**Given information:**
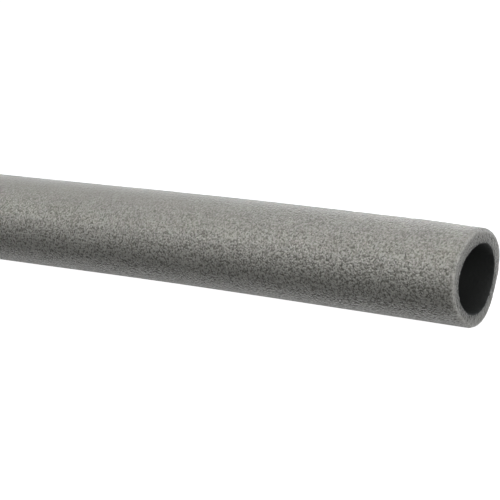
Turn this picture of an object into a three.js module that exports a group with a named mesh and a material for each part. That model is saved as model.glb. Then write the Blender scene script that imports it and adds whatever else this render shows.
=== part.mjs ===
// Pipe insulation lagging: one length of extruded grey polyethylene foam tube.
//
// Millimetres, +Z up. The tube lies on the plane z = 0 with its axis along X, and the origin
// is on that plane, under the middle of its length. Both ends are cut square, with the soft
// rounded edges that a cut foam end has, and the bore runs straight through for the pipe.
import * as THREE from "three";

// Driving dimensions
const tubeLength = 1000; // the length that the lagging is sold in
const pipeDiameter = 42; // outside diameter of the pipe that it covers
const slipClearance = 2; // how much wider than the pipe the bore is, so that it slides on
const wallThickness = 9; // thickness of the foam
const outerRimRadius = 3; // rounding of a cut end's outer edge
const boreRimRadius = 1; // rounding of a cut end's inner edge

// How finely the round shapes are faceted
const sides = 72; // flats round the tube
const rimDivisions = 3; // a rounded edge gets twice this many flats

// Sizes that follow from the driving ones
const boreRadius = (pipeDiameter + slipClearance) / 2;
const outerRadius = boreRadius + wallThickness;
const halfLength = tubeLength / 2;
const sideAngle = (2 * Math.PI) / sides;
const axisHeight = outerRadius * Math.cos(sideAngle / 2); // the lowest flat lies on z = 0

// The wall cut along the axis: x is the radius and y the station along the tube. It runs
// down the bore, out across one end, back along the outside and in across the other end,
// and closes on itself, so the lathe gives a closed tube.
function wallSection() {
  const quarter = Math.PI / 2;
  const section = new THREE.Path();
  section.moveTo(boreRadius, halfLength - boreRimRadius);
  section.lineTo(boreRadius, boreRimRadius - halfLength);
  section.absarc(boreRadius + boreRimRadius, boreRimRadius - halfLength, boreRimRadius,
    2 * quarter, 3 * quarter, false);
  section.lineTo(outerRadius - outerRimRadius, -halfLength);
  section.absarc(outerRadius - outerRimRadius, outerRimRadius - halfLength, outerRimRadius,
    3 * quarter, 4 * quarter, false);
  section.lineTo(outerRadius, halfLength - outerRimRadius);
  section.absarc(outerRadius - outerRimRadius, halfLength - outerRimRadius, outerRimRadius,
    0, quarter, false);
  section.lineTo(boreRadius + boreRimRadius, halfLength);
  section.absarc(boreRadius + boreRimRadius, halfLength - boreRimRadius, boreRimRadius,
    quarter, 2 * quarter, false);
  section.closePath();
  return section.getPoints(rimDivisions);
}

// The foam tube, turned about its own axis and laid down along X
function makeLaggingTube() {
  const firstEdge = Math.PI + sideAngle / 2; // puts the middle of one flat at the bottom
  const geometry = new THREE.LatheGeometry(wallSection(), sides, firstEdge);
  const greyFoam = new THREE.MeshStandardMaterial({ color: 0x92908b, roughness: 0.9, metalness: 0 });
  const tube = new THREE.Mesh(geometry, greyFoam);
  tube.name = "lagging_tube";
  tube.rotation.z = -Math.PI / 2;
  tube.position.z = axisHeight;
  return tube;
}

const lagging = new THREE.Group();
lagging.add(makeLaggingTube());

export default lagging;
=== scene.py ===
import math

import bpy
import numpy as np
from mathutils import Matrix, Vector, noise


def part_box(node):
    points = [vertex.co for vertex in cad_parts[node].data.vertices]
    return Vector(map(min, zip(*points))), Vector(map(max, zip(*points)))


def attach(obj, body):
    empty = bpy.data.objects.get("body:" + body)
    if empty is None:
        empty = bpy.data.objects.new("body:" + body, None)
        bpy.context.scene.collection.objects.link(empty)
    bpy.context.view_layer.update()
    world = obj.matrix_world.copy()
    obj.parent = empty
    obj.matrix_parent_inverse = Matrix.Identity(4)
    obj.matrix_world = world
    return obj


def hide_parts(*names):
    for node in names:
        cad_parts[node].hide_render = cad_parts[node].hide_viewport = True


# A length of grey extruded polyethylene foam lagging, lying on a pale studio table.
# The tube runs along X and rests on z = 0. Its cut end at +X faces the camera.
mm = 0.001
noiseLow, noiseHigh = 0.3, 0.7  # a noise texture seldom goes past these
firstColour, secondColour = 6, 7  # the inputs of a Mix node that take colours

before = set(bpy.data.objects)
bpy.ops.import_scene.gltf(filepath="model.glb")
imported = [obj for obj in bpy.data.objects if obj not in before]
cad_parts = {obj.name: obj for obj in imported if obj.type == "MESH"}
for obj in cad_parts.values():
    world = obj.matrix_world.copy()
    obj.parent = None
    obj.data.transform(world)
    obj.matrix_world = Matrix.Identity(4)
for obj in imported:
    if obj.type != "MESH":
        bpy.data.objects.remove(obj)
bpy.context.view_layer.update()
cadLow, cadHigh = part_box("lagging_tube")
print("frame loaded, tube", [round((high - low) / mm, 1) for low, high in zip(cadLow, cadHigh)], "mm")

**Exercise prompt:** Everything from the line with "down along X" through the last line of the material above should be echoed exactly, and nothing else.

**Correct response:**
// The foam tube, turned about its own axis and laid down along X
function makeLaggingTube() {
  const firstEdge = Math.PI + sideAngle / 2; // puts the middle of one flat at the bottom
  const geometry = new THREE.LatheGeometry(wallSection(), sides, firstEdge);
  const greyFoam = new THREE.MeshStandardMaterial({ color: 0x92908b, roughness: 0.9, metalness: 0 });
  const tube = new THREE.Mesh(geometry, greyFoam);
  tube.name = "lagging_tube";
  tube.rotation.z = -Math.PI / 2;
  tube.position.z = axisHeight;
  return tube;
}

const lagging = new THREE.Group();
lagging.add(makeLaggingTube());

export default lagging;
=== scene.py ===
import math

import bpy
import numpy as np
from mathutils import Matrix, Vector, noise


def part_box(node):
    points = [vertex.co for vertex in cad_parts[node].data.vertices]
    return Vector(map(min, zip(*points))), Vector(map(max, zip(*points)))


def attach(obj, body):
    empty = bpy.data.objects.get("body:" + body)
    if empty is None:
        empty = bpy.data.objects.new("body:" + body, None)
        bpy.context.scene.collection.objects.link(empty)
    bpy.context.view_layer.update()
    world = obj.matrix_world.copy()
    obj.parent = empty
    obj.matrix_parent_inverse = Matrix.Identity(4)
    obj.matrix_world = world
    return obj


def hide_parts(*names):
    for node in names:
        cad_parts[node].hide_render = cad_parts[node].hide_viewport = True


# A length of grey extruded polyethylene foam lagging, lying on a pale studio table.
# The tube runs along X and rests on z = 0. Its cut end at +X faces the camera.
mm = 0.001
noiseLow, noiseHigh = 0.3, 0.7  # a noise texture seldom goes past these
firstColour, secondColour = 6, 7  # the inputs of a Mix node that take colours

before = set(bpy.data.objects)
bpy.ops.import_scene.gltf(filepath="model.glb")
imported = [obj for obj in bpy.data.objects if obj not in before]
cad_parts = {obj.name: obj for obj in imported if obj.type == "MESH"}
for obj in cad_parts.values():
    world = obj.matrix_world.copy()
    obj.parent = None
    obj.data.transform(world)
    obj.matrix_world = Matrix.Identity(4)
for obj in imported:
    if obj.type != "MESH":
        bpy.data.objects.remove(obj)
bpy.context.view_layer.update()
cadLow, cadHigh = part_box("lagging_tube")
print("frame loaded, tube", [round((high - low) / mm, 1) for low, high in zip(cadLow, cadHigh)], "mm")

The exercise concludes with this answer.